I wish I had started looking harder for apartments before I arrived, like lining up interviews and flat viewings. Everyone just sort of rocks up (myself included), thinking to sort it when you get there, but then you realise it’s actually really hard to get an apartment. On top of that you need all this stuff to actually register at the apartment – which you then need to get a bank account and a job. So if you can, get as much of that rolling before you get here.

  1. What is the visa process like?

I have a German passport, so it hasn’t been an issue.

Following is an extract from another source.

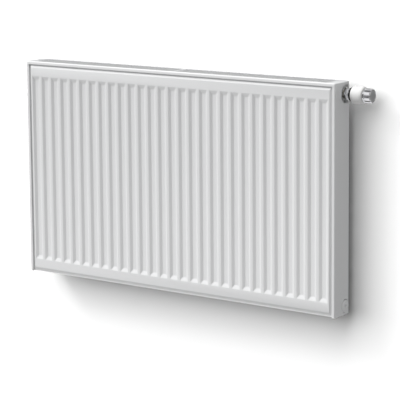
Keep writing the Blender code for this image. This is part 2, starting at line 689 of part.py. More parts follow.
def valve_inside():
    """The seat, the stem with its disc and collar, the insert, the opening spring and the seal."""
    fit = HUB_BORE - 2 * TOUCH
    seat_back = SEAT_FACE - SEAT_THICKNESS
    valve_part("valve_seat", "brass", [(seat_back, SEAT_BORE), (seat_back, fit), (SEAT_FACE, fit), (SEAT_FACE, SEAT_BORE)])
    seal = SEAT_FACE + VALVE_LIFT + 2 * TOUCH
    seal_top = seal + DISC_SEAL
    valve_part("valve_disc_seal", "rubber", [(seal, 0.0), (seal, DISC_RADIUS), (seal_top, DISC_RADIUS), (seal_top, 0.0)])
    disc = seal_top + TOUCH
    disc_top = disc + DISC_THICKNESS
    collar_top = COLLAR_FOOT + COLLAR_THICKNESS
    valve_part("valve_stem", "satin_metal", [
        (disc, 0.0),
        (disc, DISC_RADIUS),
        (disc_top, DISC_RADIUS),
        (disc_top, STEM_RADIUS),
        (COLLAR_FOOT, STEM_RADIUS),
        (COLLAR_FOOT, COLLAR_RADIUS),
        (collar_top, COLLAR_RADIUS),
        (collar_top, STEM_RADIUS),
        (STEM_REACH, STEM_RADIUS),
        (STEM_REACH, 0.0),
    ])
    bore = STEM_RADIUS + TOUCH
    chamber = max(COLLAR_RADIUS, SPRING_RADIUS + SPRING_WIRE) + CHAMBER_CLEARANCE
    ledge = INSERT_FOOT + INSERT_LEDGE
    flange = (NECK_RADIUS + NUT_PLAY) / cos(pi / 6)
    flange_foot = TOUCH - HUB_MOUTH_INSET
    valve_part("valve_insert", "brass", [
        (INSERT_FOOT, bore),
        (INSERT_FOOT, fit),
        (flange_foot, fit),
        (flange_foot, flange, "hex"),
        (FLANGE_TOP, flange, "hex"),
        (FLANGE_TOP, NECK_RADIUS),
        (INSERT_TOP, NECK_RADIUS),
        (INSERT_TOP, bore),
        (CHAMBER_TOP, bore),
        (CHAMBER_TOP, chamber),
        (ledge, chamber),
        (ledge, bore),
    ])
    coil_start = ledge + SPRING_WIRE + TOUCH
    coil_end = COLLAR_FOOT - SPRING_WIRE - TOUCH
    steps = SPRING_TURNS * COARSE // 2
    coil = []
    for step in range(steps + 1):
        turn = 2 * pi * SPRING_TURNS * step / steps
        along = coil_start + (coil_end - coil_start) * step / steps
        coil.append((END + along, HUB_Y + SPRING_RADIUS * cos(turn), HUB_TOP + SPRING_RADIUS * sin(turn)))
    place("valve_spring", swept(coil, SPRING_WIRE, 5), "spring_steel", (END, HUB_Y, HUB_TOP))
    seal_foot = INSERT_TOP + TOUCH
    seal_end = seal_foot + SHEET
    valve_part("stem_seal", "rubber", [
        (seal_foot, bore), (seal_foot, STEM_SEAL_RADIUS), (seal_end, STEM_SEAL_RADIUS), (seal_end, bore),
    ])


def valve_head():
    """The nut, the ring and the body that stay still, and the wheel, rod and sensor that move."""
    spigot = NECK_RADIUS - SPIGOT_STEP
    play = spigot + TOUCH
    chamfer = WHEEL_STEP
    lip_foot = NUT_TOP - NUT_LIP
    valve_part("union_nut", "chrome", [
        (NUT_FOOT, NUT_BORE),
        (NUT_FOOT, NUT_CORNER_RADIUS, "hex"),
        (NUT_HEX_TOP, NUT_CORNER_RADIUS, "hex"),
        (NUT_HEX_TOP + chamfer, NUT_CORNER_RADIUS - SHEET),
        (NUT_TOP, NUT_CORNER_RADIUS - SHEET - TOUCH),
        (NUT_TOP, play),
        (lip_foot, play),
        (lip_foot, NUT_BORE),
    ])
    ring_foot = NUT_TOP + TOUCH
    ring_top = ring_foot + RING_WIDTH
    valve_part("shadow_ring", "black_plastic", [
        (ring_foot, play),
        (ring_foot, RING_RADIUS - chamfer / 2),
        (ring_foot + chamfer / 2, RING_RADIUS),
        (ring_top, RING_RADIUS),
        (ring_top, play),
    ], FINE)
    rim_top = lip_foot - TOUCH
    rim_foot = rim_top - SPIGOT_RIM
    body_foot = ring_top + TOUCH
    cone_top = body_foot + BODY_CONE
    nose_foot = BODY_TOP - BODY_NOSE
    nose_base = BODY_RADIUS - BODY_NOSE_DROP
    turns = [pi / 2 * step / NOSE_STEPS for step in range(NOSE_STEPS + 1)]
    nose = [(nose_foot + BODY_NOSE * sin(turn), nose_base + BODY_NOSE_DROP * cos(turn)) for turn in turns]
    valve_part("head_body", "white_plastic", [
        (rim_foot, BODY_PORT),
        (rim_foot, NECK_RADIUS),
        (rim_top, NECK_RADIUS),
        (rim_top, spigot),
        (body_foot, spigot),
        (body_foot, BODY_RADIUS - BODY_SHOULDER - 3 * chamfer / 2),
        (body_foot + chamfer, BODY_RADIUS - BODY_SHOULDER),
        (cone_top, BODY_RADIUS),
        *nose,
        (BODY_TOP, BODY_CAVITY),
        (BODY_FLOOR, BODY_CAVITY),
        (BODY_FLOOR, BODY_PORT),
    ], FINE)
    rod_foot = STEM_REACH + TOUCH
    rod_top = SENSOR_FOOT - TOUCH
    valve_part("push_rod", "satin_metal", [
        (rod_foot, 0.0), (rod_foot, PUSH_ROD_RADIUS), (rod_top, PUSH_ROD_RADIUS), (rod_top, 0.0),
    ])
    sensor = WHEEL_BORE - 2 * TOUCH
    valve_part("sensor_capsule", "satin_metal", [
        (SENSOR_FOOT, 0.0),
        (SENSOR_FOOT, sensor - 2 * SENSOR_BEVEL),
        (SENSOR_FOOT + SENSOR_BEVEL, sensor),
        (SENSOR_TOP - SENSOR_BEVEL, sensor),
        (SENSOR_TOP, sensor - SENSOR_BEVEL),
        (SENSOR_TOP, 0.0),
    ])
    sleeve = BODY_CAVITY - TOUCH
    valve_part("handwheel", "chrome", [
        (WHEEL_SLEEVE_FOOT, WHEEL_BORE),
        (WHEEL_SLEEVE_FOOT, sleeve),
        (WHEEL_FOOT, sleeve),
        (WHEEL_FOOT, WHEEL_RADIUS + TOUCH - chamfer / 2, "fluted"),
        (WHEEL_FOOT + chamfer, WHEEL_RADIUS, "fluted"),
        (WHEEL_TOP - chamfer, WHEEL_RADIUS, "fluted"),
        (WHEEL_TOP, WHEEL_RADIUS - chamfer, "fluted"),
        (WHEEL_TOP, WHEEL_BORE),
    ], 4 * FLUTES)
    cap_seat = WHEEL_TOP + TOUCH
    cap_radius = WHEEL_RADIUS - CAP_INSET
    valve_part("end_cap", "satin_metal", [
        (CAP_FOOT, 0.0),
        (CAP_FOOT, WHEEL_BORE - TOUCH),
        (cap_seat, WHEEL_BORE - TOUCH),
        (cap_seat, cap_radius),
        (CAP_TOP - CAP_EDGE, cap_radius),
        (CAP_TOP, cap_radius - CAP_EDGE),
        (CAP_TOP, 0.0),
    ], FINE)


def plugs():
    """The air vent at the top left, and the two plugs that close the bottom tees."""
    face = TOUCH - HUB_MOUTH_INSET
    fit = HUB_BORE - TOUCH
    seal_top = SHEET - HUB_MOUTH_INSET
    seal_bore = HUB_BORE + TOUCH
    seal_rows = [(face, seal_bore), (face, HUB_RADIUS), (seal_top, HUB_RADIUS), (seal_top, seal_bore)]
    seat = seal_top + TOUCH
    vent_hex = (HUB_RADIUS + TOUCH) / cos(pi / 6)
    vent = (-END, HUB_Y, HUB_TOP)
    outward = (-1.0, 0.0, 0.0)
    place("vent_seal", turned(seal_rows, COARSE, vent, outward), "rubber", vent)
    place("vent_plug", turned([
        (PLUG_FOOT, VENT_BORE),
        (PLUG_FOOT, fit),
        (seat, fit),
        (seat, vent_hex, "hex"),
        (VENT_HEAD, vent_hex, "hex"),
        (VENT_HEAD, VENT_BORE),
    ], COARSE, vent, outward), "brass", vent)
    key_foot = VENT_HEAD + TOUCH
    place("vent_screw", turned([
        (VENT_SCREW_FOOT, 0.0),
        (VENT_SCREW_FOOT + DISC_SEAL, VENT_SCREW_RADIUS),
        (key_foot, VENT_SCREW_RADIUS),
        (key_foot, VENT_SCREW_RADIUS, "square"),
        (VENT_SCREW_TOP, VENT_SCREW_RADIUS, "square"),
        (VENT_SCREW_TOP, 0.0),
    ], COARSE, vent, outward), "brass", vent)
    cap = HUB_RADIUS + PLUG_CAP_MARGIN
    for side, sign in (("left", -1.0), ("right", 1.0)):
        centre = (sign * END, HUB_Y, HUB_FOOT)
        place(f"plug_seal_{side}", turned(seal_rows, COARSE, centre, (sign, 0.0, 0.0)), "rubber", centre)
        place(f"blank_plug_{side}", turned([
            (PLUG_FOOT, 0.0),
            (PLUG_FOOT, fit),
            (seat, fit),
            (seat, cap),
            (PLUG_HEAD - TOUCH, cap),
            (PLUG_HEAD, cap - TOUCH),
            (PLUG_HEAD, PLUG_SOCKET_RADIUS, "hex"),
            (PLUG_SOCKET_FOOT, PLUG_SOCKET_RADIUS, "hex"),
            (PLUG_SOCKET_FOOT, 0.0),
        ], COARSE, centre, (sign, 0.0, 0.0)), "white_lacquer", centre)


def lug_heights():
    return (("upper", TOP - UPPER_LUG_DROP), ("lower", FOOT + LOWER_LUG_RISE))


def hanging():
    """Lugs on the rear panel, and the wall brackets whose lined hooks carry them."""
    lug_front = BACK_Y + TOUCH
    lug_tip = lug_front + LUG_REACH
    hook_middle = (lug_front + BRACKET_SHEET + lug_tip - BRACKET_SHEET) / 2
    hook_front = hook_middle - HOOK_SHEET / 2
    hook_back = hook_middle + HOOK_SHEET / 2
    top_lug = TOP - UPPER_LUG_DROP
    low_lug = FOOT + LOWER_LUG_RISE
    plate_top = top_lug + BRACKET_OVERHANG
    plate_foot = low_lug - LUG_HEIGHT
    liner_tip = BRACKET_SHEET + TOUCH
    for side, sign in (("left", -1), ("right", 1)):
        middle = sign * BRACKET_X
        inner = BRACKET_WIDTH / 2 - BRACKET_SHEET
        outer = BRACKET_WIDTH / 2
        channel = [(middle - outer, 0.0), (middle + outer, 0.0), (middle + outer, -BRACKET_DEPTH),
                   (middle + inner, -BRACKET_DEPTH), (middle + inner, -BRACKET_SHEET),
                   (middle - inner, -BRACKET_SHEET), (middle - inner, -BRACKET_DEPTH), (middle - outer, -BRACKET_DEPTH)]
        bracket = place(f"wall_bracket_{side}", prism(channel, "Z", plate_foot, plate_top), "zinc_steel")
        hook_span = (middle - HOOK_WIDTH / 2, middle + HOOK_WIDTH / 2)
        lug_span = (middle - LUG_WIDTH / 2, middle + LUG_WIDTH / 2)
        for row, height in lug_heights():
            lug = [
                (lug_front, height - LUG_HEIGHT),
                (lug_front + BRACKET_SHEET, height - LUG_HEIGHT),
                (lug_front + BRACKET_SHEET, height - BRACKET_SHEET),
                (lug_tip - BRACKET_SHEET, height - BRACKET_SHEET),
                (lug_tip - BRACKET_SHEET, height - LUG_LIP),
                (lug_tip, height - LUG_LIP),
                (lug_tip, height),
                (lug_front, height),
            ]
            place(f"hanging_lug_{row}_{side}", prism(lug, "X", *lug_span), "white_lacquer")
            finger_top = height - liner_tip - LINER_SHEET - TOUCH
            arm_top = height - HOOK_SINK
            hook = [
                (-BRACKET_SHEET / 2, arm_top),
                (hook_back, arm_top),
                (hook_back, finger_top),
                (hook_front, finger_top),
                (hook_front, arm_top - HOOK_SHEET),
                (-BRACKET_SHEET / 2, arm_top - HOOK_SHEET),
            ]
            combine(bracket, tool(f"hook_{row}_{side}", prism(hook, "X", *hook_span)), "UNION")
            liner = straddle(hook_front - TOUCH, hook_back + TOUCH, arm_top + 2 * TOUCH, finger_top + TOUCH,
                             height - liner_tip, LINER_SHEET)
            place(f"hook_liner_{row}_{side}", prism(liner, "X", *hook_span), "grey_plastic")
        holes = bmesh.new()
        for height in (plate_top - BRACKET_SCREW_INSET, plate_foot + BRACKET_SCREW_INSET):
            add_prism(holes, circle((middle, height), BRACKET_SCREW_RADIUS, COARSE // 2), "Y", -BRACKET_DEPTH, BRACKET_SHEET)
        combine(bracket, tool(f"screw_holes_{side}", holes), "DIFFERENCE")
        leg_front = -BRACKET_SHEET - TOUCH - 2 * COVER_SHEET
        latch = [
            (-BRACKET_SHEET - TOUCH, top_lug - LUG_LIP),
            (-BRACKET_SHEET - TOUCH, top_lug + TOUCH + 3 * COVER_SHEET),
            (lug_front + LUG_LIP / 4, top_lug + TOUCH + 3 * COVER_SHEET),
            (lug_front + LUG_LIP / 4, top_lug + TOUCH),
            (leg_front, top_lug + TOUCH),
            (leg_front, top_lug - LUG_LIP),
        ]
        place(f"safety_latch_{side}", prism(latch, "X", *hook_span), "grey_plastic")


def main():
    clear_scene()
    water_panels()
    convector()
    cover_grille()
    side_panel("side_panel_left", -1)
    side_panel("side_panel_right", 1)
    clips()
    tees()
    bottom_connection()
    valve_inside()
    valve_head()
    plugs()
    hanging()


main()
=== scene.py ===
import json
import math

import bmesh
import bpy
from bpy.props import FloatProperty, FloatVectorProperty, IntProperty, PointerProperty
from bpy.types import Operator, Panel, PropertyGroup
from mathutils import Matrix, Vector


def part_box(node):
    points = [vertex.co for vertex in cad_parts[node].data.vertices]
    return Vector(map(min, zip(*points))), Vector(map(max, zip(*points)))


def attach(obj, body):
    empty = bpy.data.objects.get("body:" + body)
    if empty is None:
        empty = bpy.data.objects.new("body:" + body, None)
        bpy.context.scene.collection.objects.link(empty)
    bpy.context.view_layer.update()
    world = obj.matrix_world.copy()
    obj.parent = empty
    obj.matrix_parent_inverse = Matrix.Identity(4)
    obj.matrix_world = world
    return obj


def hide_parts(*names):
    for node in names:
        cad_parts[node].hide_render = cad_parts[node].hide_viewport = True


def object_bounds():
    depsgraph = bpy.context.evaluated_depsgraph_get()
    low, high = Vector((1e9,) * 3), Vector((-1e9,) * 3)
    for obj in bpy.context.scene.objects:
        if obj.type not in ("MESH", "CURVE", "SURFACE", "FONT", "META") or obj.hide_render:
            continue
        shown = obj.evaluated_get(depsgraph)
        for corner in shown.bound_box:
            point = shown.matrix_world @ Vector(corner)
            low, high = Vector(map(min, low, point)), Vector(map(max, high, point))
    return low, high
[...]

  1. What is the expat scene like?

I have my friends who are technically expats, but I’m not really active in the general expat community. There are a lot of meetups around though. Working in the tech community you meet a lot of people – most of the people I hang out with are working at other tech companies and come from all over the place, so I meet a lot of people that way. It’s pretty cool, our group is quite multi-cultural.

  1. What is the biggest misconception about Berlin?

Berlin is underrated. I feel like if people knew what Berlin was really like, a lot more people would come here. A lot of people don’t know much about it – it’s one of the least popular big tourist cities, and quite overlooked. When people think ‘Germany’ they think about Munich and Oktoberfest, but it’s not all about that.

  1. If you could give one piece of advice to other expats, or people looking to move overseas, what would it be?

Come with enough money to sort your life out when you start. It’s always going to cost more than you think, and you never know how long it will take you to get a job. Or try to get a job before you move, and save yourself some stress.